Sarah Perez expands on the point and flags a petition to save Reader sharing. 

So Far, So Good, In Tunisia

Ballots are still being counted, but Jason Brownlee is optimistic:

There is no past Middle East election quite like what Tunisia has produced. Whereas Algeria in 1991 and the Palestinian Authority (PA) in 2006 are natural points of reference, both cases were marred by the dominance of extra-electoral powers. A more instructive example can be found just outside the Arab World, in Turkey 2002, when the AKP won 34% of the national vote. Thanks to Tunisia’s current rules for allocating seats, Ennahda’s slightly stronger performance will translate into a smaller share in the assembly and, if current trends hold, a multi-party government. In short, the Tunisian 2011 National Constituent Assembly elections compare favorably with the region’s largest democracy and evince few parallels with Algeria and the PA. 
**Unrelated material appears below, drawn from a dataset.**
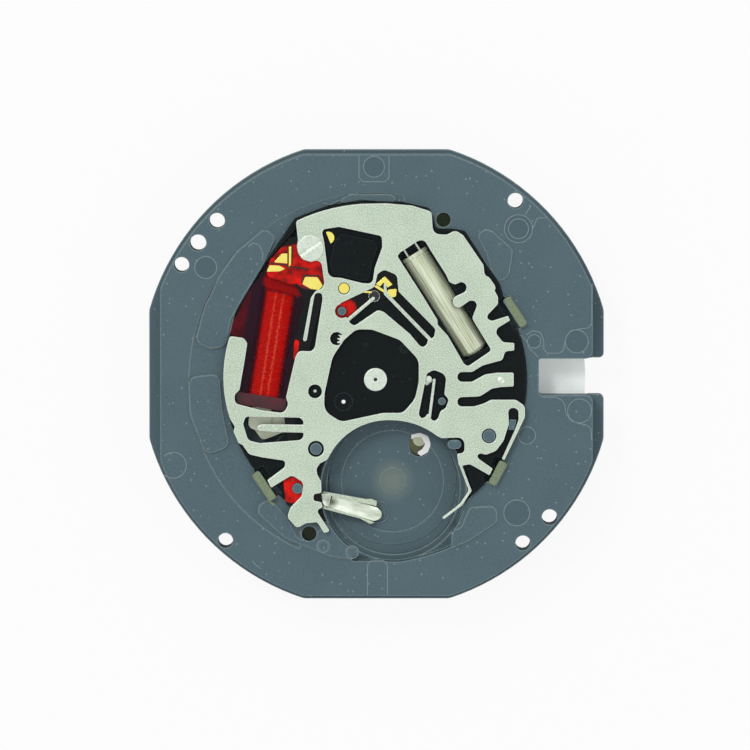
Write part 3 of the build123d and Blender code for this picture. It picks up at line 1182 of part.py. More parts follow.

I find it inspiring. And on one parochial note: there's no hint here that Islamism means terrorism. It doesn't. It means a religiously dominated democracy, just as the Christianists want in America. Joshua Goldstein likewise reads the Tunisian election as a triumph of moderate Turkish Islamism:

The model [in Tunisia] is not the Palestinian Islamic armed faction Hamas, which rules the Gaza Strip, and not the Islamic Republic of Iran. It is no relation to the Islamist militancy of the fading al Qaeda. Rather, the model of the day is Turkey’s Justice and Development Party. It emerged from an underground Islamist force under a military government; it attended to daily needs of poor people in slums (garbage, electricity, jobs); it rode to power on the charisma of its leader Recep Tayyip Erdogan, who became mayor of Istanbul, then prime minister of Turkey. Erdogan has battled back the fiercely secular Turkish military, firmly establishing democratic civilian control after decades of military interference in politics. He is pro-business and pro-Europe. And his brand of Islamist politics is taking root far beyond Turkey’s borders.

Steven Cook looks at Turkey's equally significant role in the region's international politics. Ali Sarihan advocates democracy assistance from international organizations (rather than states) for the new democracies.